Our present business is with M. Guizot as a historian and philosopher; a character in which he will be remembered, long after his services to humanity as a statesman and a minister have ceased to attract the attention of men. In those respects, we place him in the very highest rank among the writers of modern Europe. It must be understood, however, in what his greatness consists, lest the readers, expecting what they will not find, experience disappointment, when they begin the study of his works. He is neither imaginative nor pictorial; he seldom aims at the pathetic, and has little eloquence. He is not a Livy nor a Gibbon. Nature has not given him either dramatic or descriptive powers. He is a man of the highest genius; but it consists not in narrating particular events, or describing individual achievement. It is in the discovery of general causes; in tracing the operation of changes in society, which escape ordinary observation: in seeing whence man has come, and whether he is going, that his greatness consists: and in that loftiest of the regions of history, he is unrivaled. We know of no author who has traced the changes of society, and the general causes which determine the fate of nations, with such just views and so much sagacious discrimination. He is not properly speaking, an historian; his vocation and object were different. He is a great discourser on history. If ever the philosophy of history was embodied in a human being, it is in M. Guizot.

The style of this great author is, in every respect, suited to his subject. He does not aim at the highest flights of fancy; makes no attempt to warm the soul or melt the feelings; is seldom imaginative, and never descriptive. But he is uniformly lucid, sagacious, and discriminating; deduces his conclusions with admirable clearness from his premises, and occasionally warms from the innate grandeur of his subject into a glow of fervent eloquence. He seems to treat of human affairs, as if he viewed them from a loftier sphere than other men; as if he were elevated above the usual struggles and contests of humanity; and a superior power had withdrawn the veil which shrouds their secret causes and course from the gaze of sublunary beings. He cares not to dive into the secrets of cabinets; attaches little, perhaps too little, importance to individual character; but fixes his steady gaze on the great and lasting causes which, in a durable manner, influence human affairs. He views them not from year to year but from century to century; and, when considered in that view, it is astonishing how much the importance of individual agency disappears.
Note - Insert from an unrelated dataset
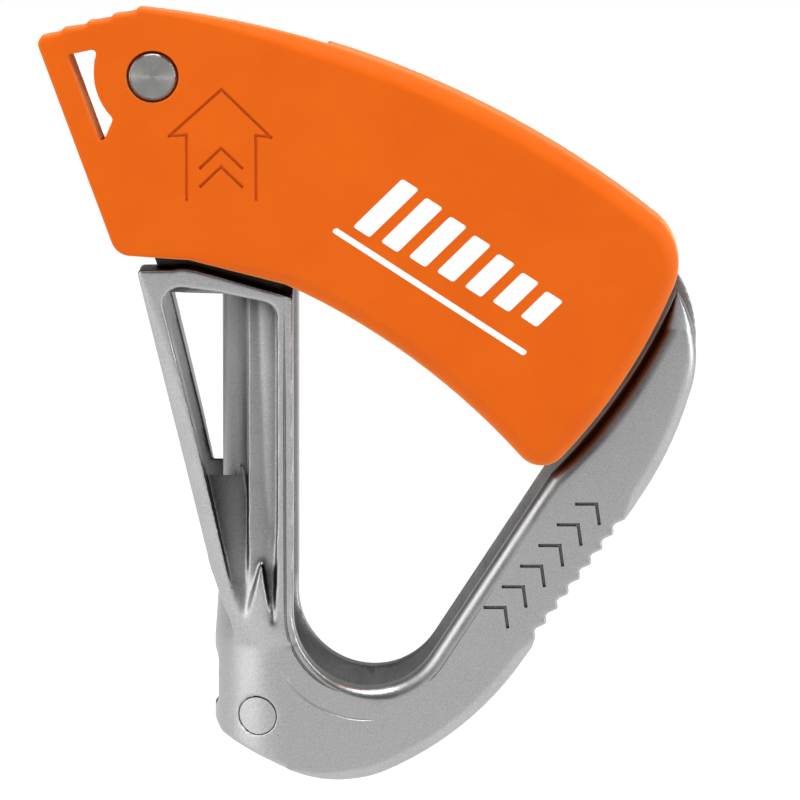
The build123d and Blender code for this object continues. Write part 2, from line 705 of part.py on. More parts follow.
# ---------------------------------------------------------------- torsion spring
coil_inner_r = SPRING_MEAN_R - SPRING_BAND
coil_outer_r = SPRING_MEAN_R + SPRING_BAND
coil_ring = pivot_ring(coil_inner_r, coil_outer_r, SPRING_HALF_Y, -SPRING_HALF_Y)
with BuildPart() as torsion_spring:
    add(coil_ring)
    for y, leg_deg, side in ((-SPRING_HALF_Y + SPRING_BAND, STOP_CLOSED_DEG - LEG_TURN, 90),
                             (SPRING_HALF_Y - SPRING_BAND, SPRING_POST_DEG + LEG_TURN, -90)):
        start = polar(SPRING_MEAN_R, leg_deg + side)
        direction = Vector(cos(radians(leg_deg)), 0, sin(radians(leg_deg)))
        with BuildSketch(Plane(origin=(start[0], y, start[1]), z_dir=direction)):
            Circle(SPRING_WIRE_R)
        extrude(amount=SPRING_LEG)
torsion_spring.part.label = "torsion_spring"
export_step(torsion_spring.part, "parts/torsion_spring.step")
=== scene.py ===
"""Pocket rope ascender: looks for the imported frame, with studio light and the catalogue view."""

import json
import math

import bmesh
import bpy
import numpy as np
from mathutils import Matrix, Vector
from mathutils.bvhtree import BVHTree


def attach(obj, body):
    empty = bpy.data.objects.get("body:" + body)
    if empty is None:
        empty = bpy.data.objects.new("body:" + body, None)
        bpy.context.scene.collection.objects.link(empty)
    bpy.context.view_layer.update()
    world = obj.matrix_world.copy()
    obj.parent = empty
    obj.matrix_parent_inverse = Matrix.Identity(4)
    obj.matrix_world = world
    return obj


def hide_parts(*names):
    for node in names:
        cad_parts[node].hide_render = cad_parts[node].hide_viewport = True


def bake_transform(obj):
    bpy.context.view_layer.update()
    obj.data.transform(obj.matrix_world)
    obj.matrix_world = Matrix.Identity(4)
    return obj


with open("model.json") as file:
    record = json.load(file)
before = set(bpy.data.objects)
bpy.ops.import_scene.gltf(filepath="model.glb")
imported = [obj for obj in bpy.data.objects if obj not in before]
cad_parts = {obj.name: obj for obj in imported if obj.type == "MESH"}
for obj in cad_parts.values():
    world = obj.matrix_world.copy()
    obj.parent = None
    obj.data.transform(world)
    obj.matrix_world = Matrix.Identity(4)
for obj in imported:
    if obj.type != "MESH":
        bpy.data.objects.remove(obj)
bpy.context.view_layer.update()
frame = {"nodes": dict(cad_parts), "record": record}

MM = 0.001
NODES = frame["nodes"]
PIVOT = np.array(frame["record"]["behaviour"]["joints"][0]["pos_m"]) / MM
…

Important in their generation—sometimes almost omnipotent for good or for evil while they live—particular men, how great soever, rarely leave any very important consequences behind them; or at least rarely do what other men might not have done as effectually as them, and which was not already determined by the tendency of the human mind, and the tide, either of flow or ebb, by which human affairs were at the time wafted to and fro. The desperate struggles of war or of ambition in which they were engaged, and in which so much genius and capacity were exerted, are swept over by the flood of time, and seldom leave any lasting trace behind. It is the men who determine the direction of this tide, who imprint their character on general thought, who are the real directors of human affairs; it is the giants of thought who, in the end, govern the world—kings and ministers, princes and generals, warriors and legislators, are but the ministers of their blessings or their curses to mankind. But their dominion seldom begins till themselves are mouldering in their graves.

Guizot's largest work, in point of size, is his translation of Gibbon's Rome; and the just and philosophic spirit in which he viewed he course of human affairs, was admirably calculated to provide an antidote to the sceptical sneers which, in a writer of such genius and strength of understanding, are at once the marvel and the disgrace of that immortal work. He has begun also a history of the English Revolution, to which he was led by having been the editor of a valuable collection of Memoirs relating to the great Rebellion, translated into French, in twenty-five volumes. But this work only got the length of two volumes, and came no further down than the death of Charles I., an epoch no further on in the English than the execution of Louis in the French revolution. This history is clear, lucid, and valuable; but it is written with little eloquence, and has met with no great success: the author's powers were not of the dramatic or pictorial kind necessary to paint that dreadful story. These were editorial or industrial labours unworthy of Guizot's mind; it was when he delivered lectures from the chair of history in Paris, that his genius shone forth in its proper sphere and its true lustre.

His Civilisation en France, in five volumes, Civilisation Européenne, and Essais sur l'Histoire de France, each in one volume, are the fruits of these professional labours. The same profound thought, sagacious discrimination, and lucid view, are conspicuous in them all; but they possess different degrees of interest to the English reader. The Civilisation en France is the groundwork of the whole, and it enters at large into the whole details, historical, legal, and antiquarian, essential for its illustration, and the proof of the various propositions which it contains. In the Civilisation Européenne, and Essays on the History of France, however, the general results are given with equal clearness and greater brevity. We do not hesitate to say, that they appear to us to throw more light on the history of society in modern Europe, and the general progress of mankind, from the exertions of its inhabitants, than any other works in existence; and it is of them, especially the first, that we propose to give our readers some account.